By Farmers Weekly staff
TWO pig diseases, both with devastating financial consequences, appear to be on the increase, according to a report in the Vet Record.
The diseases are porcine dermatitis nephropathy syndrome (PDNS) and post-weaning multisystemic wasting syndrome (PWMS).
The report says incidences of both diseases have been escalating in recent months, with an upsurge of PDNS in breeder/finisher units in south east England.
Problems with this disease are two-fold, it says.
It is not only PDNS itself, which can lead to 10% post-weaning mortality, but its clinical similarities with swine fever which are causing concern.
Independent vet consultant Tony Andrews said it was impossible to differentiate between the two diseases.
Samples must be sent off for diagnosis, because swine fever is notifiable.
This means a farm has to be shut down until results establish the diseases character.
“While the disease is investigated, a fattening unit will be unable to sell pigs for a week or so, before results are known.
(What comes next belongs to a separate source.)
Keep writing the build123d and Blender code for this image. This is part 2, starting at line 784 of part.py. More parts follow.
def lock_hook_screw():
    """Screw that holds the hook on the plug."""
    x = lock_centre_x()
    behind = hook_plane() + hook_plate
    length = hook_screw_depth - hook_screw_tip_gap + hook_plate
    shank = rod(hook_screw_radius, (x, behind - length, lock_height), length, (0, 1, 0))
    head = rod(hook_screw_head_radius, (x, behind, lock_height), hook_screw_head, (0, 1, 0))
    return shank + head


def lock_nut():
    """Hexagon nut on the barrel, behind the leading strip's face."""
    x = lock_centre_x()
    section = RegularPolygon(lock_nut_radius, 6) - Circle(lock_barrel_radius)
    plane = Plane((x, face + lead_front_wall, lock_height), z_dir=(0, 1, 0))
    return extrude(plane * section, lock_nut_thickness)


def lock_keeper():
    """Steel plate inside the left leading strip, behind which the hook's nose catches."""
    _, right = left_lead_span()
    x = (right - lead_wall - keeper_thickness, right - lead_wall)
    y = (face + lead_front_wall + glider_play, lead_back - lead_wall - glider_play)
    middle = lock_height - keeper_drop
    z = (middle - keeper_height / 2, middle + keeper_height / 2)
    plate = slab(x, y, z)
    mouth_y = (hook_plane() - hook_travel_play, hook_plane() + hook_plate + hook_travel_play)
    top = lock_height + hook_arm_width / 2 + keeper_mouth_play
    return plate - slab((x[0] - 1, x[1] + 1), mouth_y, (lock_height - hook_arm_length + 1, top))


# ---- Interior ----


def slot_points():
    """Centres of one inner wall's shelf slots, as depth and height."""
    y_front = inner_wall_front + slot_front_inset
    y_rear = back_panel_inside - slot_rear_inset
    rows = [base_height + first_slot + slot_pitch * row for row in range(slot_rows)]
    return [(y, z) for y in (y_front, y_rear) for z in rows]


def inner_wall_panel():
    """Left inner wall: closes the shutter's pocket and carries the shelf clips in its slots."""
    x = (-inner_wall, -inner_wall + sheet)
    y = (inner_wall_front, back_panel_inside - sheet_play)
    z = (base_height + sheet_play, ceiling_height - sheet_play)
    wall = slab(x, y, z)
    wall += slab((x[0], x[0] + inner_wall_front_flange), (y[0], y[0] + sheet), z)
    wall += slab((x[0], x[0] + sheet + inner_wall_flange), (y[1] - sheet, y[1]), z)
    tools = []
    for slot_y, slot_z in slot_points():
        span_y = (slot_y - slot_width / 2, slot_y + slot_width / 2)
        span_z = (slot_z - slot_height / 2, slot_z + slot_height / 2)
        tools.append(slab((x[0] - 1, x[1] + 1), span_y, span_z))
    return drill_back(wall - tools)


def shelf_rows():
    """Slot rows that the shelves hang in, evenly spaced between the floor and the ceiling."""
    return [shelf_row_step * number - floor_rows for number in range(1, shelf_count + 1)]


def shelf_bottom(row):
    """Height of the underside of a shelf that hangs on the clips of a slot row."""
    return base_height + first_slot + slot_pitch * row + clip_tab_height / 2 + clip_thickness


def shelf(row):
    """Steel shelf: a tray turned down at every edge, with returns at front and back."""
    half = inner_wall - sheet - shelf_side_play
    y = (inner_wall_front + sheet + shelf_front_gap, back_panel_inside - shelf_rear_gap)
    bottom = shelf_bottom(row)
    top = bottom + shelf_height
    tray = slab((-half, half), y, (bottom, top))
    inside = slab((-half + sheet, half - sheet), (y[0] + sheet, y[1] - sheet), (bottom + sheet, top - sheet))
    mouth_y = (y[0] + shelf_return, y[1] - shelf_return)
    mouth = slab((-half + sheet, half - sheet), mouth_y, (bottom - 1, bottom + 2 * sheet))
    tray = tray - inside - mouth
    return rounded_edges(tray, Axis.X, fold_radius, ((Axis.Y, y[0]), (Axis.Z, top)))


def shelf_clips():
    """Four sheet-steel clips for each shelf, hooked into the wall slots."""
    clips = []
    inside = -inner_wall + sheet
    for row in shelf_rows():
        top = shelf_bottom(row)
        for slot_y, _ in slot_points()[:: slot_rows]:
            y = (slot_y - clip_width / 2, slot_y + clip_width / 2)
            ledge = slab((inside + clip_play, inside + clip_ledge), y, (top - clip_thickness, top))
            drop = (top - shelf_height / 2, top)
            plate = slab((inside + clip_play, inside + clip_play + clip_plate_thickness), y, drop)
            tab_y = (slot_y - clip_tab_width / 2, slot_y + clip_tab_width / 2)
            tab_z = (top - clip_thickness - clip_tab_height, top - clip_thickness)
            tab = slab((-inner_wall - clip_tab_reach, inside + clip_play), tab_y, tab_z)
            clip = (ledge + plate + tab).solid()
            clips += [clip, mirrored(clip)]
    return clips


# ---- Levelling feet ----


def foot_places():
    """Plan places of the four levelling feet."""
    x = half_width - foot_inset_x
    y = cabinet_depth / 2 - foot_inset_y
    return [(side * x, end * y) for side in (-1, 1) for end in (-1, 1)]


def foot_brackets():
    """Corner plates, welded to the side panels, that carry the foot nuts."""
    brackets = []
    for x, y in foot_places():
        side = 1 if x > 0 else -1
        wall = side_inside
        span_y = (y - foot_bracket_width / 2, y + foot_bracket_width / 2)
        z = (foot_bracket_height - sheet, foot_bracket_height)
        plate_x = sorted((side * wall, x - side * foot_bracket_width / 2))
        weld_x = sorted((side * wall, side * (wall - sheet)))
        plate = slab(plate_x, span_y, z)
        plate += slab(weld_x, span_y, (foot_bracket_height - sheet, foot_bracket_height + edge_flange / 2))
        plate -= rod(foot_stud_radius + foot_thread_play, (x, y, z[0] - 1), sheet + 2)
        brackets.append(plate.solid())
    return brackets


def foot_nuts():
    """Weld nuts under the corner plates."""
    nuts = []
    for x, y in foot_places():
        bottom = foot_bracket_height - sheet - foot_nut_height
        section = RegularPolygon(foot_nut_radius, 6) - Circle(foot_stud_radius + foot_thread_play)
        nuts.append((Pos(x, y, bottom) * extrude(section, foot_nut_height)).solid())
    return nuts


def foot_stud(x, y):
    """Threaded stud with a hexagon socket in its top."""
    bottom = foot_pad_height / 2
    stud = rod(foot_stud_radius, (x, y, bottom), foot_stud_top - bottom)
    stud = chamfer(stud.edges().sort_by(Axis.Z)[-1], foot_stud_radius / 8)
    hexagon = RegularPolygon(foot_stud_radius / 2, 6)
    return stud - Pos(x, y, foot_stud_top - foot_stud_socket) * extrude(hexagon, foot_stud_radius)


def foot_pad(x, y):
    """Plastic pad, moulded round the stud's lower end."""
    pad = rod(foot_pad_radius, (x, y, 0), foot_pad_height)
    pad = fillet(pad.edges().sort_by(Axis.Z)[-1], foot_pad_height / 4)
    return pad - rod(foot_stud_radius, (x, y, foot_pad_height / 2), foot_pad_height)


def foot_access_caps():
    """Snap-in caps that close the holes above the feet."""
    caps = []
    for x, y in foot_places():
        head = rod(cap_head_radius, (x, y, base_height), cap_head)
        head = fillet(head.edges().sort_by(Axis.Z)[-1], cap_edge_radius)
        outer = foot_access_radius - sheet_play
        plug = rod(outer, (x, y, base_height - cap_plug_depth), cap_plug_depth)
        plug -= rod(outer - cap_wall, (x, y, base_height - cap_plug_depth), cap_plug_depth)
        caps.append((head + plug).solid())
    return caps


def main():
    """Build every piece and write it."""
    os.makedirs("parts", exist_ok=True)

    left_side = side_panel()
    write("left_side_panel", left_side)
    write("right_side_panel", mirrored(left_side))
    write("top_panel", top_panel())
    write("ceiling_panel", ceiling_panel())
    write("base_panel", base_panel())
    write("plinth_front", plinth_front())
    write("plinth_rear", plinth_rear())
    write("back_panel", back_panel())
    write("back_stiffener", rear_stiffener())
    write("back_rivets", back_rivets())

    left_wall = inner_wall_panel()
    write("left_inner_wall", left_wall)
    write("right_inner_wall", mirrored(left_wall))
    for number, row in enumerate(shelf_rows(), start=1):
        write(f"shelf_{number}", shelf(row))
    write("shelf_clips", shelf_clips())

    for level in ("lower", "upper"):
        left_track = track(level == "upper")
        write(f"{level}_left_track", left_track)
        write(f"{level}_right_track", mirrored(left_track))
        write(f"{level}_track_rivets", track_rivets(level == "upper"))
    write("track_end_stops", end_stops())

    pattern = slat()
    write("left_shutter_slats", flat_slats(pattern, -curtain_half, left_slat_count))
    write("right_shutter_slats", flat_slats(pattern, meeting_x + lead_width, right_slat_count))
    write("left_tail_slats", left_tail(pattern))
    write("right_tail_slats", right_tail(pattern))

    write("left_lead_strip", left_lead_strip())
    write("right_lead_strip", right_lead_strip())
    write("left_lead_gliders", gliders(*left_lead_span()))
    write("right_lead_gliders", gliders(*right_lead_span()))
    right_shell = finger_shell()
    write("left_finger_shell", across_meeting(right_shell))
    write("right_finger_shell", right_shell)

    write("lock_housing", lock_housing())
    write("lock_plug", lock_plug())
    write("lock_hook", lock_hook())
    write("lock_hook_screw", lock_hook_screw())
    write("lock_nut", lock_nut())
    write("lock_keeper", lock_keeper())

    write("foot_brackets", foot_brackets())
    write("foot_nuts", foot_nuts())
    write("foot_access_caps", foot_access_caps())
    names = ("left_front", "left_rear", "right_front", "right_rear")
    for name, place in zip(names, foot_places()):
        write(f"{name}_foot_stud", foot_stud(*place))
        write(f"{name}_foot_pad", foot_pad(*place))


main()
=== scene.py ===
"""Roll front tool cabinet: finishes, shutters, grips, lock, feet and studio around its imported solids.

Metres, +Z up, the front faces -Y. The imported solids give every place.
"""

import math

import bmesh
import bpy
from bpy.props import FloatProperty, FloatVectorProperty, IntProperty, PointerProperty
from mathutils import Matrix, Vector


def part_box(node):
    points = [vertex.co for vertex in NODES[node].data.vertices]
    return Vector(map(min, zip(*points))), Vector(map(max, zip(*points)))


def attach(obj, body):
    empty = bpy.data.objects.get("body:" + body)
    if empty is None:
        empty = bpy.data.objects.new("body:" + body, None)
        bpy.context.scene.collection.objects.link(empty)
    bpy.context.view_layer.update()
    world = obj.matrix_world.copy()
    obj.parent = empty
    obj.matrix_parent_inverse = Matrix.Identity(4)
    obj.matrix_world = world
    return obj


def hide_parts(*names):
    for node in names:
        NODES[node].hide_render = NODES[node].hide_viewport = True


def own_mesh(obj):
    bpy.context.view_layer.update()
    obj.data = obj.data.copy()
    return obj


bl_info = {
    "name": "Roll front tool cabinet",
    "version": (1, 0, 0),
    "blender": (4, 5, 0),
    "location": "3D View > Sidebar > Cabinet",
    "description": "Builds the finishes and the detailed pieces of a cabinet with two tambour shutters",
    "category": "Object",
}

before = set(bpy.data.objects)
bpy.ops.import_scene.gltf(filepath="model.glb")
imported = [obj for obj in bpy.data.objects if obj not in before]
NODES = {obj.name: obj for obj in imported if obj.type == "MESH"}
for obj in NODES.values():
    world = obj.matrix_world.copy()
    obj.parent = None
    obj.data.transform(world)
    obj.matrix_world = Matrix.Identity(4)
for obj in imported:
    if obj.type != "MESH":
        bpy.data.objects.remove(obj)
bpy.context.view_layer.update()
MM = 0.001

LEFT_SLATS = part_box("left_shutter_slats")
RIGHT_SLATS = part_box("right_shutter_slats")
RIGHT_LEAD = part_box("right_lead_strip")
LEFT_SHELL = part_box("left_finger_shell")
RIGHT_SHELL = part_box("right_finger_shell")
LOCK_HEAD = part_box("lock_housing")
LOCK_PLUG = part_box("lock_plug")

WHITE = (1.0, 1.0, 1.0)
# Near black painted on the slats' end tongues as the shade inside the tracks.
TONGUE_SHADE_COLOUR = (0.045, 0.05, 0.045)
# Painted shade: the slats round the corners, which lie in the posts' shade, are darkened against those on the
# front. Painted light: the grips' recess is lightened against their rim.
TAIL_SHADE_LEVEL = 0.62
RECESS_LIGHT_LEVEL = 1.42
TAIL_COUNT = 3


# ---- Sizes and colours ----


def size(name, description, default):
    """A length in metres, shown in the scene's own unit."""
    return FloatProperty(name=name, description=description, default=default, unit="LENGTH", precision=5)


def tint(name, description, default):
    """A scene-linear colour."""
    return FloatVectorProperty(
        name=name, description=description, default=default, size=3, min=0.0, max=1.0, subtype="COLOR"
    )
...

” This can have a devastating financial impact, he adds.
The other disease – PMWS – is described by Vet Record as a new condition which also seems to be emerging in south-east England.
“We dont know how common it is. Vets are just not on farms as much as they were because pig units are in meltdown,” says Dr Andrews.
However, it is clear PMWS causes devastating economic impact in affected herds.
It is normally contracted by pigs between six and 12 weeks of age, causing high mortality in litters and weight loss in piglets.